En peinture, JouvenetA. Coypel, Boullongne, F. Le Moyne, Van Loo font de la grande ou moins grande peinture baroque, et même Le Brun dans son génie souple et multiple, dans son imagination dynamique mérite le titre de baroque.
Quant à l'art rocaille qui règne en France jusqu'au milieu du xviiie s., il ressortit au système baroque, et montre que la France, soi-disant cartésienne, n'est pas toujours rebelle à l'effusion et à la fantaisie.
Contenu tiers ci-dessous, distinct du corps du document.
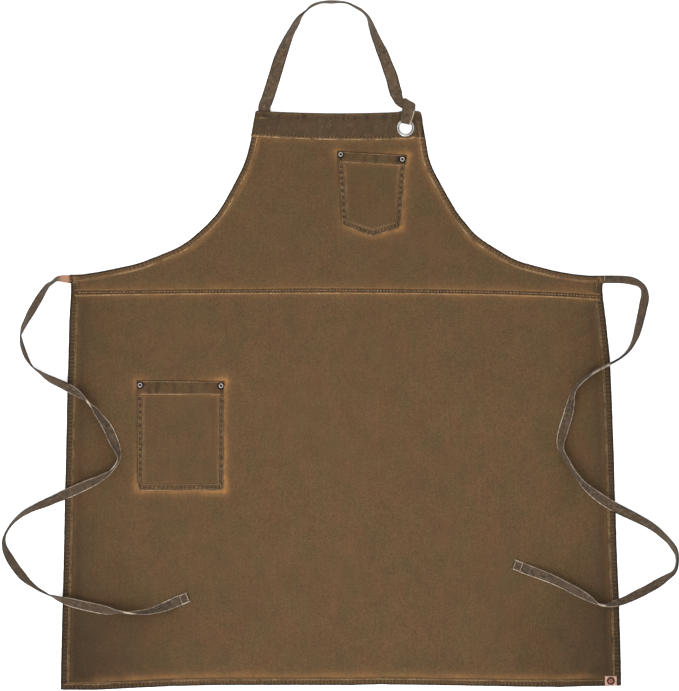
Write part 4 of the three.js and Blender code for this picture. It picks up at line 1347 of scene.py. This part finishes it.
def make_patch():
    x0, y0 = PATCH
    n, m = 27, 23
    u, v = np.meshgrid(np.linspace(-1, 1, n), np.linspace(-1, 1, m), indexing="ij")
    x = x0 + u * PATCH_HALF[0]
    y = y0 + v * PATCH_HALF[1]
    out = np.maximum(np.abs(u) * PATCH_HALF[0] - 1.75, np.abs(v) * PATCH_HALF[1])  # PATCH_HALF[1] at the edge
    lift = 0.75 * np.clip(1 - np.abs(u) ** 22, 0, 1) ** 0.6 * np.clip(1 - np.abs(v) ** 22, 0, 1) ** 0.6
    z = 3.25 + lift - 0.18 * bell(out, 6.1, 0.6) + 0.05 * noise2(x, y, 3, 171)
    front, back = np.stack([x, y, z], -1), np.stack([x, y, np.full(x.shape, 3.1)], -1)
    verts, faces = plate(front, back)
    dark = on_both(x.shape, dark=0.5 * smooth(out, 7.1, 7.5))
    patch = build("corner_patch", verts, faces, LEATHER, dark, sharp=50)
    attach(patch, "skirt")
    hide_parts("corner_patch")
    z = 4.05
    profile = [
        (0.02, 2.2), (1.1, 2.2), (1.1, z - 0.1), (5.9, z), (6.2, z + 0.2), (6.1, z + 0.42), (5.5, z + 0.6),
        (4.7, z + 0.5), (4.1, z + 0.3), (3.9, z + 0.34), (3.6, z + 0.6), (2.6, z + 0.82), (1.3, z + 0.9),
        (0.7, z + 0.8), (0.5, z + 0.6), (0.02, z + 0.55),
    ]
    dark_rings = [1 if r > 3.8 or r < 0.8 else 0 for r, _ in profile]
    dark = {"dark": np.tile(dark_rings, 48)}
    stud = lathe("corner_patch_stud", profile, x0, y0, COPPER, "skirt", attributes=dark)
    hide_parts("corner_patch_stud")
    a, b = 7.6, 5.9
    box = [(x0 - a, y0 - b), (x0 + a, y0 - b), (x0 + a, y0 + b), (x0 - a, y0 + b), (x0 - a, y0 - b)]
    stitches("corner_patch_stitches", [box], 4.0, 2.6, "skirt", seed=41)


def make_threads():
    w = resample(waist, 2.0)
    w = w[(w[:, 0] > -409) & (w[:, 0] < 399)]

    def over_side_hems(level):
        """A height that rises by 0.3 where the seam crosses the side hems."""
        return lambda x, y: level + 0.3 * smooth(np.abs(x + 5), 386, 394)

    thread_row("waist_thread_upper", [offset(w, 0.1)], over_side_hems(3.08), 4.9, "skirt", width=0.95, seed=51)
    low = offset(w, -3.6)
    thread_row("waist_thread_lower", [low], over_side_hems(3.42), 4.1, "skirt", width=0.6, length=0.7, seed=52)
    left = resample(np.array([(-418, 186)] + LEFT_SIDE[1:-1] + [(-434.1, -434)], float)[::-1], 2.0)
    thread_row("side_thread_left", [offset(left, -9.7)], 2.9, 3.3, "skirt", seed=53)
    right = resample(np.array([(408, 186)] + RIGHT_SIDE[1:-1] + [(433.6, -425)], float), 2.0)
    thread_row("side_thread_right", [offset(right, -9.7)], 2.9, 3.3, "skirt", seed=54)
    bottom = resample(np.array([(-424, -447.4), (0, -441.6), (407, -443.7)], float), 2.0)
    thread_row("bottom_thread", [offset(bottom, 8.0)], 3.0, 3.3, "skirt", seed=55)
    for side, arm, sign in (("left", left_arm, -1), ("right", right_arm, 1)):
        line = resample(arm, 2.0)
        line = line[(line[:, 1] < 404) & (np.abs(line[:, 0]) < 402)]
        row = stitches(f"armhole_thread_{side}", [offset(line, sign * 7.8)], 2.92, 3.3, None, seed=56)
        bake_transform(row)
        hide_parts(f"armhole_thread_{side}")
    x = np.linspace(-124, 84, 120)
    line = np.column_stack([x, top_y(x) - 9.0])
    thread_row("band_thread_upper", [line], 3.7, 3.3, "bib", material=DARK_THREAD, seed=57)
    x = np.linspace(-128, 118, 140)
    line = np.column_stack([x * 1.055, top_y(x) - 38.7 - 0.012 * x])
    thread_row("band_thread_lower", [line], 3.62, 3.3, "bib", seed=58)
    # dense bars of thread where the ties and the strap are sewn
    for sx, cx in ((-1, -412.5), (1, 402.5)):
        name = "left_tie_bartack" if sx < 0 else "right_tie_bartack"
        lines = [[(cx - 1.1 + 0.9 * i, 180.5), (cx - 1.1 + 0.9 * i, 191)] for i in range(3)]
        near, far = cx - sx * 3.2, cx + sx * 3.2
        lines += [[(near, 180.3), (far, 191)], [(near, 191), (far, 180.3)]]
        thread_row(name, lines, 3.25, 1.5, "skirt", width=0.7, seed=59)
    lines = [[(-126, 436 + 0.8 * i), (-112, 435.8 + 0.8 * i)] for i in range(3)]
    thread_row("neck_strap_bartack", lines, 3.85, 1.5, "bib", width=0.7, seed=60)


make_skirt()
make_bib()
felled_seam()
make_band()
make_pocket("bib_pocket", BIB_POCKET, "bib", 201)
make_pocket("hip_pocket", HIP_POCKET, "skirt", 231)
make_rivets("bib_pocket", BIB_POCKET, "bib")
make_rivets("hip_pocket", HIP_POCKET, "skirt")
make_eyelet()
make_patch()
make_threads()

# ---------------------------------------------------------------- stage


def make_stage():
    bpy.ops.mesh.primitive_plane_add(size=12, location=(0, 0, -0.0006))
    floor = bpy.context.object
    floor.name = "floor"
    s = Shader("floor")
    s.set(Base_Color=(0.96, 0.96, 0.96), Roughness=0.9, Specular_IOR_Level=0.1)
    floor.data.materials.append(s.material)
    world = bpy.data.worlds.new("studio")
    world.use_nodes = True
    world.node_tree.nodes["Background"].inputs["Color"].default_value = (1, 1, 1, 1)
    world.node_tree.nodes["Background"].inputs["Strength"].default_value = 1.85
    bpy.context.scene.world = world
    area_light("key", (-1.2, -2.4, 3.0), (0, 0, 0), 2.4, 90)
    bpy.context.scene.view_settings.view_transform = "Standard"
    bpy.context.scene.view_settings.look = "None"


make_stage()
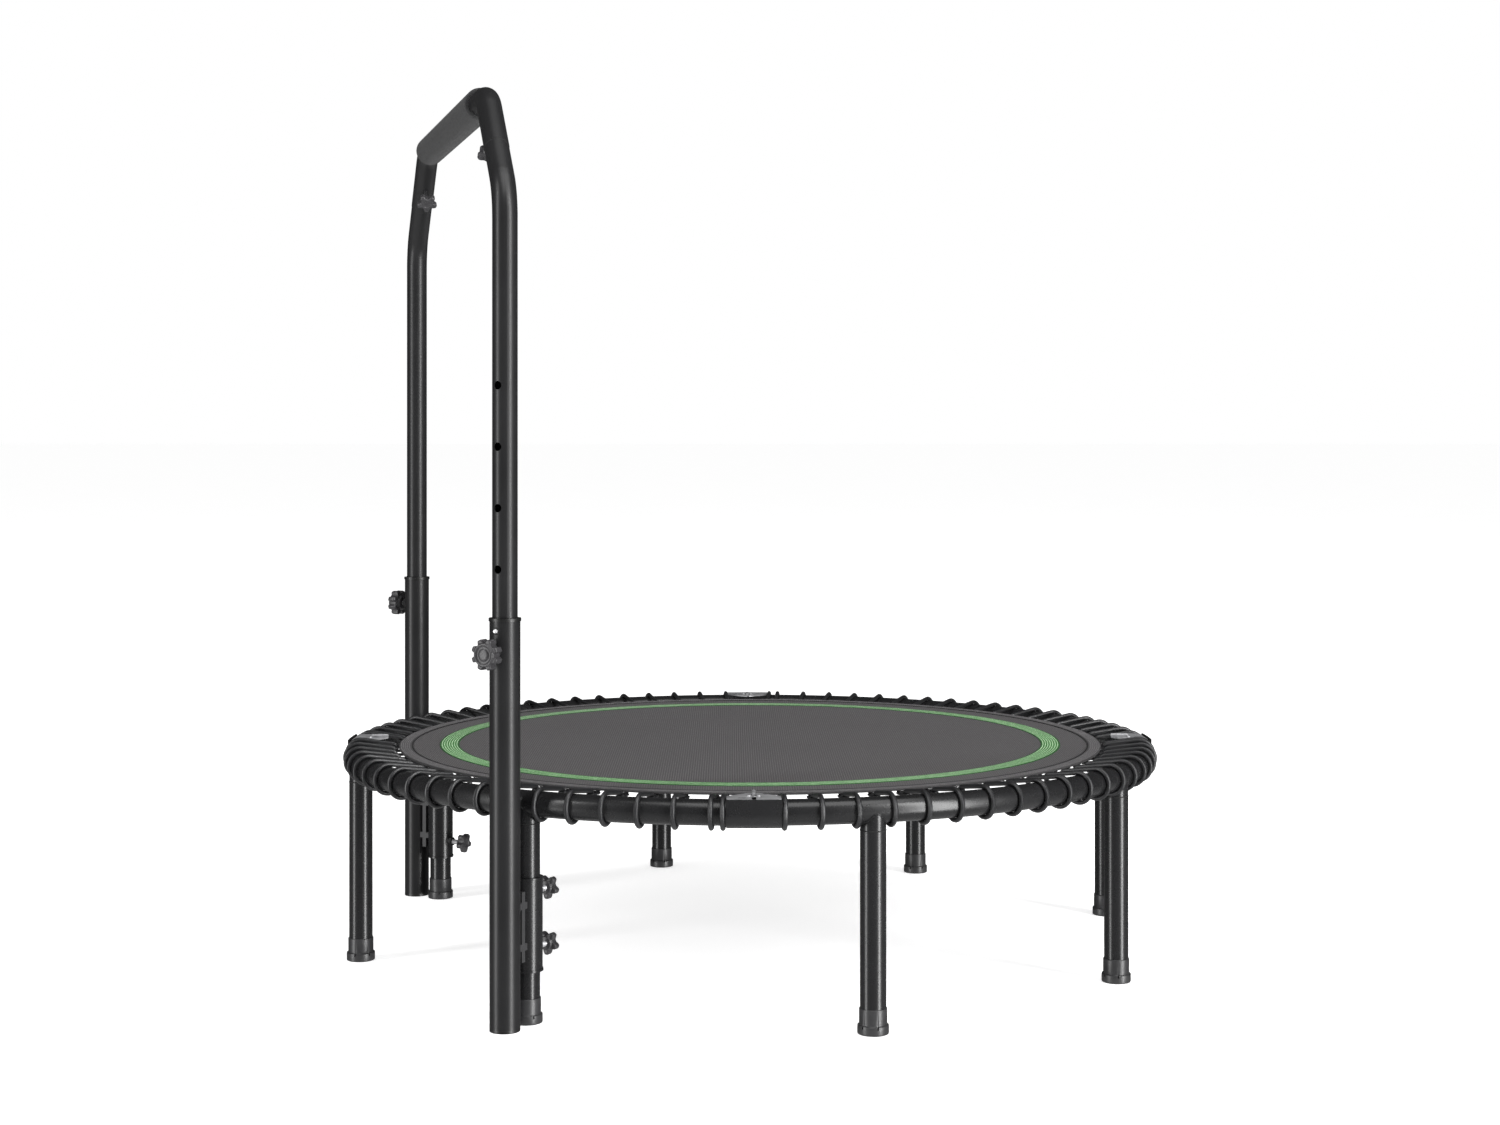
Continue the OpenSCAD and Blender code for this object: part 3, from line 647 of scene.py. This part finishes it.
shape = Shape()
flat_ring(shape, quilted(BAND_INNER, BAND_R, BAND_BOTTOM, BAND_TOP, BAND_ROWS, edge=0.5 * MM))
band = over_fold(shape.piece("green_band", [green_cloth]), "green_webbing",
                 "green_band_left", "green_band_right")

shape = Shape()
turn = circle(THIN_SIDES)
section = np.stack([EDGE_LINE_RING_R + EDGE_LINE_R * np.cos(turn), BED_TOP + EDGE_LINE_R * np.sin(turn)], -1)
flat_ring(shape, section)
edge_line = over_fold(shape.piece("hem_edge_line", [hem_edge_black]), "hem_webbing")

hem_stitches = over_fold(
    stitches("hem_stitches", pale_thread, HEM_ROWS, HEM_TOP - STITCH_SINK,
             pitch=3.6 * MM, length=2.6 * MM, width=0.8 * MM, height=0.35 * MM), "hem_webbing")
band_stitches = over_fold(
    stitches("band_stitches", green_thread, BAND_ROWS, BAND_TOP - STITCH_SINK,
             pitch=2.7 * MM, length=2.6 * MM, width=0.85 * MM, height=0.25 * MM, slant_deg=28),
    "green_webbing")

# ---------------- elastic cords and their rings

LOOP_A = TUBE_R + CORD_R + CORD_GAP
LOOP_B = BAR_R + CORD_R + CORD_GAP
LOOP_SPAN = math.hypot(RING_R - RING_BAR_R, RING_BAR_Z - RING_Z)
LOOP_DIR = math.atan2(RING_BAR_Z - RING_Z, RING_BAR_R - RING_R)
LOOP_LEAN = math.acos((LOOP_A - LOOP_B) / LOOP_SPAN)
CORD_STEP = 2 * MM
CORD_SIDES = 12
TUBE_ARC_POINTS = 40
BAR_ARC_POINTS = 9


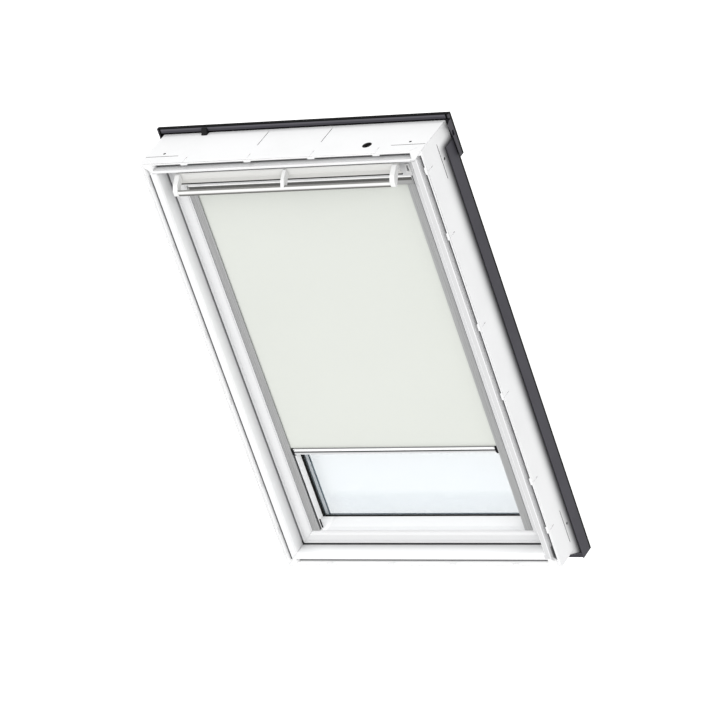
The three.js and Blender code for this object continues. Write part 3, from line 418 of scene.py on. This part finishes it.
# from the flap's top: painted shade darkens it downwards, and a painted shadow lines its foot
flapSettings = {
    "head": rgb(0.58, 0.58, 0.565),
    "shadedBelly": rgb(0.5, 0.498, 0.48),
    "foot": rgb(0.05, 0.048, 0.043),
    "fall": (-1.5, -26.5),
    "footLine": (-30.0, -31.0),
    "cloud": (18.0, 3.0, 0.5),
    "roughness": 0.34,
    "coat": 0.0,
}

# from the control bar's top: painted shade on its top face and a painted shadow under it
barSettings = {
    "front": rgb(0.62, 0.62, 0.612),
    "top": rgb(0.17, 0.168, 0.16),
    "under": rgb(0.06, 0.058, 0.052),
    "topEdge": (-2.0, -1.0),
    "footEdge": (-6.0, -10.5),
    "cloud": (25.0, 3.0, 0.5),
    "roughness": 0.3,
    "coat": 0.15,
}


def topOf(nodeName):
    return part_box(nodeName)[1][2]


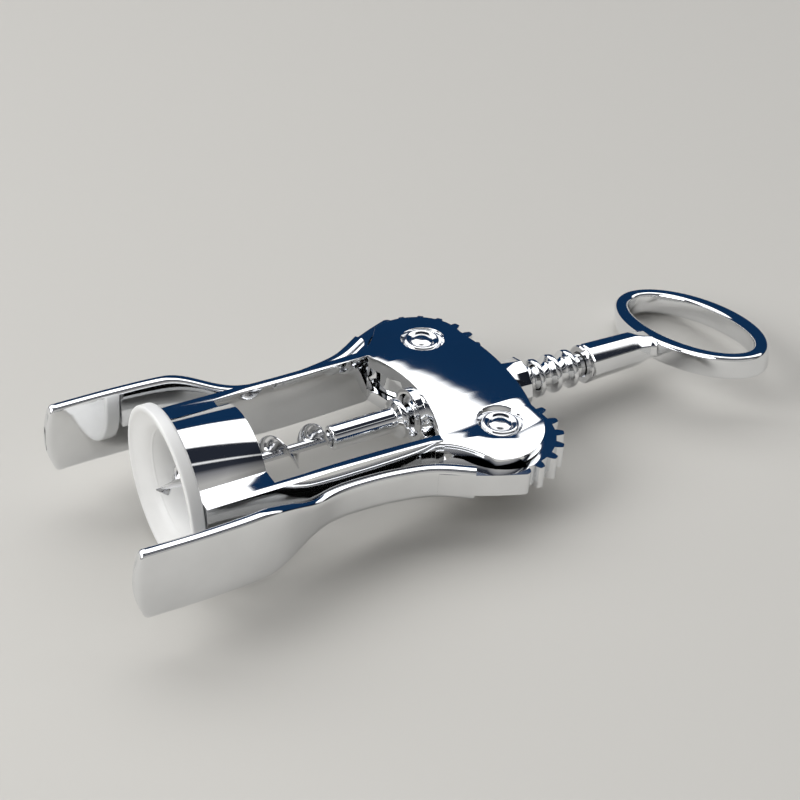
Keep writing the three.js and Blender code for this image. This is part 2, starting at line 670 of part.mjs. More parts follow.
function ringHandle() {
  const ring = ovalSlab(0, RING_THICKNESS).subtract(ovalSlab(RING_WALL, RING_THICKNESS + CUT_PAST));
  const socketEnd = NECK_START + STUD_LENGTH + FIT_GAP;
  const socket = rod(STUD_RADIUS + FIT_GAP, NECK_START - CUT_PAST, socketEnd);
  const mouth = rod(RACK_ROOT + FIT_GAP, NECK_START - CUT_PAST, NECK_START + 2 * STUD_COLLAR);
  return union([ring, ringNeck(), ringRoot()]).subtract(socket).subtract(mouth);
}

function build() {
  const tool = new THREE.Group();
  tool.name = 'tool';
  tool.position.set(0, -TOOL_MIDDLE, FLANGE_RADIUS);
  const nearLever = lever();
  const turnedHandle = (solid) => solid.rotate([0, HANDLE_TURN, 0]);
  const pieces = [
    ['frame_casting', frameCasting(), CHROME],
    ['cup_insert', cupInsert(), PLASTIC],
    ['rivet_near', rivet(PIVOT_X), STEEL],
    ['rivet_far', rivet(-PIVOT_X), STEEL],
    ['lever_near', nearLever, CHROME],
    ['lever_far', mirrored(nearLever), CHROME],
    ['rack_shaft', turnedHandle(rackShaft()), CHROME],
    ['neck_washer', neckWasher(), STEEL],
    ['ring_handle', turnedHandle(ringHandle()), CHROME],
    ['cross_pin', turnedHandle(crossPin()), STEEL],
    ['worm', turnedHandle(worm()), STEEL],
  ];
  pieces.forEach(([name, solid, look]) => tool.add(toMesh(name, solid, look)));
  const part = new THREE.Group();
  part.name = 'lever_corkscrew';
  part.add(tool);
  return part;
}

export default build();
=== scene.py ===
import math

import bmesh
import bpy
from mathutils import Matrix, Vector


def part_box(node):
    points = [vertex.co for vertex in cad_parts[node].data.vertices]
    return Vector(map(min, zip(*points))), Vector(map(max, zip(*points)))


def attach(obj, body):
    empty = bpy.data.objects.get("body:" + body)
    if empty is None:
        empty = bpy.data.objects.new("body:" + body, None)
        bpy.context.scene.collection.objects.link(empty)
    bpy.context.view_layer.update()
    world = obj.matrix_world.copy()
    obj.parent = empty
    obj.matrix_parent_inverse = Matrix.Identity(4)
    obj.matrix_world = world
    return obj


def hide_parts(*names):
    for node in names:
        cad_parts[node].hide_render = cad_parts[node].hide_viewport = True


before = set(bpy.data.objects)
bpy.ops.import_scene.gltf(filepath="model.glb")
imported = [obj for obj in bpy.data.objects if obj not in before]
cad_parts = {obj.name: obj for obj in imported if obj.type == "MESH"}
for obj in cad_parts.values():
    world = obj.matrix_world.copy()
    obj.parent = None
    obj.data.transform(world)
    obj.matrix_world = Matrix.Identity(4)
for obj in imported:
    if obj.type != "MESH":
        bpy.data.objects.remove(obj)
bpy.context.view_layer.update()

MM = 0.001
CUP_LOW, CUP_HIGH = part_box("cup_insert")
MOUTH_Y = CUP_LOW.y
AXIS_Z = (CUP_LOW.z + CUP_HIGH.z) / 2

# sizes in millimetres, in the tool's own frame: y from the bell's mouth, z from the tool's axis
FLANGE_RADIUS = 18.0
FLANGE_THICKNESS = 3.0
CUP_MOUTH_RADIUS = FLANGE_RADIUS - 1.2
CUP_THROAT_RADIUS = 10.8
CUP_THROAT_DEPTH = 8.0
CUP_LENGTH = 14.0
CUP_WALL = 1.1
CUP_ROUNDING = 0.7
TOOTH_PITCH = 4.5
GEAR_TEETH = 19
FIRST_TOOTH = -1
LAST_TOOTH = 9
TOOTH_ADDENDUM = 0.75
TOOTH_DEDENDUM = 1.05
TOOTH_BACKLASH = 0.4
PRESSURE_ANGLE = math.radians(22)
TIP_ROUNDING_ANGLE = 0.012
RACK_PITCH_RADIUS = 3.9
RACK_CRESTS = 11
RACK_ROUNDING = 0.38
GEAR_RADIUS = GEAR_TEETH * TOOTH_PITCH / (2 * math.pi)
GEAR_TIP = GEAR_RADIUS + TOOTH_ADDENDUM
GEAR_ROOT = GEAR_RADIUS - TOOTH_DEDENDUM
RACK_CREST = RACK_PITCH_RADIUS + TOOTH_ADDENDUM
RACK_ROOT = RACK_PITCH_RADIUS - TOOTH_DEDENDUM
PIVOT_X = GEAR_RADIUS + RACK_PITCH_RADIUS
PIVOT_Y = 72.5
HEAD_HALF_HEIGHT = 6.9
HEAD_CAMBER_RADIUS = 210.0
RIVET_RADIUS = 2.6
RIVET_HEAD_RADIUS = 4.2
RIVET_HEAD_HEIGHT = 1.3
LOWEST_CREST = PIVOT_Y - 3.5 * TOOTH_PITCH
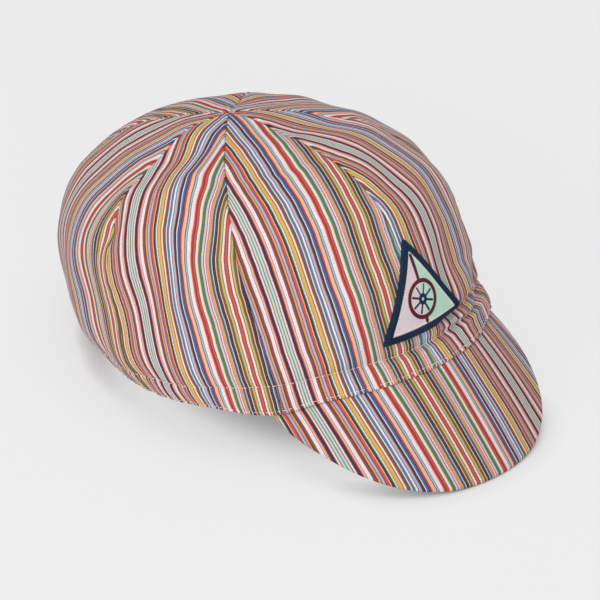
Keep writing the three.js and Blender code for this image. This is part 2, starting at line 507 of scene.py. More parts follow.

5.2. HOLLANDE ET ANGLETERRE





On trouverait sans peine des traces du baroque, et même davantage, dans les monuments et les œuvres de pays qui se sont gardés d'une forme d'art venue de la Rome papiste, à savoir la Hollande et l'Angleterre. Protestante et puritaine, cette dernière est peut-être celle qui résiste le plus à la pénétration du baroque, dont elle accueille toutefois quelques œuvres : les plafonds de la salle des Banquets de Whitehall sont commandés à Rubens, après que l'architecture du bâtiment a été confiée au très classique Inigo Jones.
Après l'incendie de Londres de 1666, sir Christopher Wren reconstruit 51 églises aux plans très inventifs et aux clochers évoquant le style de Borromini, et, de 1675 à 1710, il élève la nouvelle cathédrale Saint-Paul, dont les lignes générales et l'espace intérieur rappellent, avec plus de modération, ceux d'églises romaines.

5.3. PRUSSE

La Prusse, qui sous Frédéric II le Grand (1740-1786) se livre à la « francomanie », est trop proche du domaine baroque pour ne pas être touchée ; en vérité, le sculpteur-architecte de Frédéric IerAndreas Schlüter , est un des grands artistes baroques du temps, et Georg Wenzeslaus von Knobelsdorff (1699-1753), ailleurs de tendance palladienne, construit pour Frédéric II le château de Sans-Souci dans le meilleur goût rococo.

5.4. RUSSIE

Enfin, à l'est, la Russie accueille Bartolomeo Francesco Rastrelli (vers 1700-1771), architecte italien qui sans trop de peine adapte le baroque à l'architecture des tsars (palais d'Hiver de Saint-Pétersbourg, monastère de Smolnyï).
Une grande partie de l'Europe a donc subi la loi du baroque, système d'idées et système esthétique qui ne cédera qu'à l'apparition de l'esprit de contestation expérimentale, donc de recherche de nouvelles valeurs, dans la seconde moitié du xviiie s.
Mais il est assez paradoxal à première vue que cette mentalité qui se prétend révolutionnaire suscite, plutôt qu'une mutation dans le système des arts, la reprise d'un classicisme refroidi dans la tyrannie de ses règles et qui peine à se revivifier dans l'archéologie des « antiquaires ».